Breast milk: a labor of love

“You produce a lot of milk,” our nanny said one morning, as she watched me measure out freshly pumped breast milk for the baby’s second morning bottle.

She was trying to compliment me and be kind. But when she said that, it made me think about how long it took me to get to this level of output. “It’s definitely a lot more than it was before, but it’s still not enough,” I responded. “That’s why she has at least one formula bottle per day. She’s a hungry little hippo!”

I told her that I did not always produce this much milk; in fact, if you asked our first night nurse a few months ago what my milk output was, she would not have had a positive response like this. She told me that the ratio of breast milk to formula our baby was getting was in reverse to what her son’s wife was able to produce for her grandson when he was a baby. He’s now just over 2 years old. She said she barely produced a few ounces of breast milk per day. Well, I can relate to that; once upon a time, I was in her painful shoes.

She exclusively breast fed her first child, a son. But with her second child, a daughter, she refused to eat from her breast; and when she pumped milk, she just wouldn’t take it, so she ended up having to be fully formula fed. “Breastfeeding is so, so much work,” she lamented. “Nursing directly or pumping; it’s just so hard. People just don’t understand unless they’ve done it themselves.”

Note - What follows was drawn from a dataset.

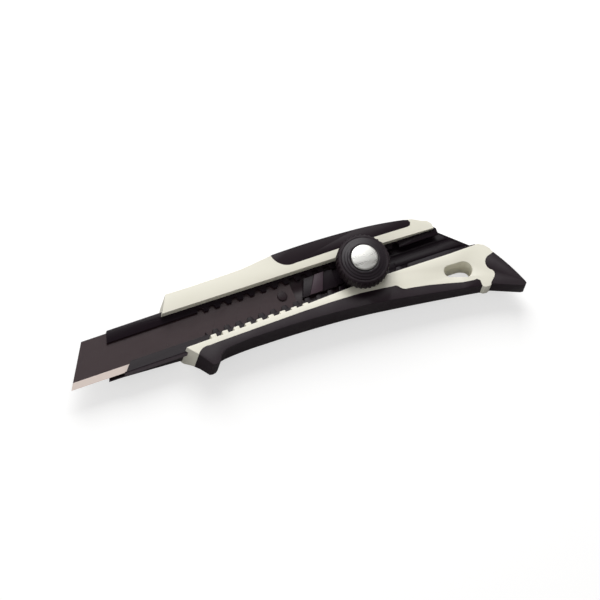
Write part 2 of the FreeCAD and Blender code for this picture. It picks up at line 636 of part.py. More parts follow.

It was funny we were talking about this as there is a nationwide formula shortage. Lots of people on social media are blaming moms who choose not to breastfeed, saying that “breast milk is free” but we choose not to use it. It’s sad because those accusations are rooted in ignorance. Hell, I’ve even made that ignorant statement myself once upon a time. Not all of us can breastfeed, and those of us who do, like myself, just don’t produce enough for our babies to eat, so that’s why we use formula. Then, there are situations like our nanny’s daughter who just refused breast milk. What do you do in those cases – let your baby starve and die?

But her comments just go to show how relative the amount of breastmilk we produce is, whether it’s a lot or a little. I really should stop focusing on the negative, as in, “I do not produce enough,” and rather focus on the fact that my baby is growing and thriving with a majority diet of the milk my body is producing. I have come a long way and should give credit where it is due. I feel very thankful for this.